Karuselli was introduced in 1965 at the International Furniture Fair in Cologne, Germany. In 1966, it appeared on the cover of the Italian design magazine Domus.
Marianne Goebl, the managing director of the Finnish furnishings company Artek, which revived the chair for production in 2013, said consumers today either love its space-age looks or hate them, but that there is no denying the chair’s comfort.
“I feel like an egg yolk floating in an egg,” she said about the experience of sitting in it.
Indeed, Karuselli, which is in the permanent collection of the Victoria and Albert Museum, is routinely hailed as the easiest of easy chairs. In 2011, the British design entrepreneur Terence Conran told The Telegraph, “Even with a bad back, I lie back in it with a glass of whiskey and a cigar, and immediately feel that life is worth living.”
Yrjo Kukkapuro was born Yrjo Blumbach on April 6, 1933, in Vyborg, a city about 275 miles east of Helsinki that is now part of Russia. He was the eldest of five children of Erik Blumbach, a builder and house painter, and Eeva (Vatanen) Blumbach, a tailor.
In 1938, the family moved north from their village near Vyborg to the town of Imatra, where Erik Blumbach had found work as a painter and bus mechanic. This spared them the trauma of evacuation when war broke out between Finland and Russia in 1939 and Finns were forced to leave the Vyborg area, Ms. Kukkapuro-Enbom said.
When Yrjo was 7 years old, his father was angered to discover that the boy’s teachers were unable to pronounce his unusual surname, which had been passed down from Estonian forebears. Learning that “Blumbach” was derived from the German for “flower creek,” he renamed the family with the Finnish translation, Kukkapuro.

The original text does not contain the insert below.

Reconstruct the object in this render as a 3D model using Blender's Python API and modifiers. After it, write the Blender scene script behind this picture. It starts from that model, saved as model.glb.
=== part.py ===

In addition to his daughter, Mr. Kukkapuro is survived by two sisters, Terrtu Lempiäinen and Marjatta Ossi; three grandchildren; and two great-grandchildren.
His wife, Irmeli Kukkapuro, a graphic artist and painter whom he met in 1955 and married a week later, died in 2022. The couple worked side by side throughout their long marriage, and Mr. Kukkapuro credited her with influencing his sense of color.
His earliest ambition, Ms. Kukkapuro-Enbom said, was to be a sculptor, but he worried that he couldn’t make a living at it. So in 1953 he enrolled at the Institute of Industrial Arts in Helsinki (now part of Aalto University), where he met his future wife and studied with industrial designers, like Ilmari Tapiovaara, who had emerged from the war years eager to bring about social and visual change.
“Modernism was something that hit Yrjo Kukkapuro early,” Ms. Kukkapuro-Enbom said.
Like many modernists, Mr. Kukkapuro saw beauty in the mechanical aspects of design and insisted on leaving screws and other fasteners exposed, calling attention to how a product was assembled. This habit earned him the nickname Ruuvimies, or as the Finns indecorously translate it, “Screw Man.”
He received a degree in interior architecture in 1958 and opened a design office in Helsinki the next year. With the assistance of grants, he began developing furniture prototypes that brought him into the sphere of the Finnish manufacturer Haimi. Their collaboration began in 1963 and lasted 17 years.
A generational shift at Haimi led to the spinoff of a new company, Avarte, with which Mr. Kukkapuro was also associated, a relationship that continued until 2013.
“Every decade, he was changing his style or trying new materials,” Ms. Kukkapuro-Enbom recalled. Marking Mr. Kukkapuro’s entry into postmodernism was his 1982 Experiment lounge chair, which had colorful squiggles forming continuous arms and front legs. “A bit of frivolity without being too extreme” is how the American furniture impresario George Beylerian described it.
Experiment was brought back into production last year by the Swedish company Hem.
Though his lively furniture might suggest otherwise, his daughter said, Mr. Kukkapuro was not himself particularly playful. The aesthetics were in the service of the user.
“If you design a chair for a bank or an office, it sounds so dull,” she said. “He wanted to give inspiration to the person who has to sit in the chair for hours.”
In 1968, he worked with Eero Paloheimo, an engineer who later went into politics, to build a concrete-and-glass residence and studio in Kauniainen, about nine miles northwest of Helsinki. With its swooping roof, curving walls and almost undifferentiated interior space filled with prototypes, manufactured designs and graphics, the building looked like a U.F.O. that had landed in search of a sauna. It is to become a museum and research center next year.
Mr. Kukkapuro was also a beloved teacher. The Swedish designer Eero Koivisto, who studied with him at the Institute of Industrial Arts in the early 1990s, remembered him in a recent Instagram post as championing products that were “clear, functional and somewhat personal if possible. I would like to add ‘witty’ in his case.”
Mr. Kukkapuro continued working “until the very last minute,” Ms. Kukkapuro-Enbom said. One project was a chair called Senior, envisioned for older users. He was also intent on designing “the most minimal chair he had ever made,” she said, and his last request was to share ideas with his longtime assistant that could be turned into digital renderings.
Will we ever see that super-minimal chair?
“No,” she said. “He took it with him to the stars.”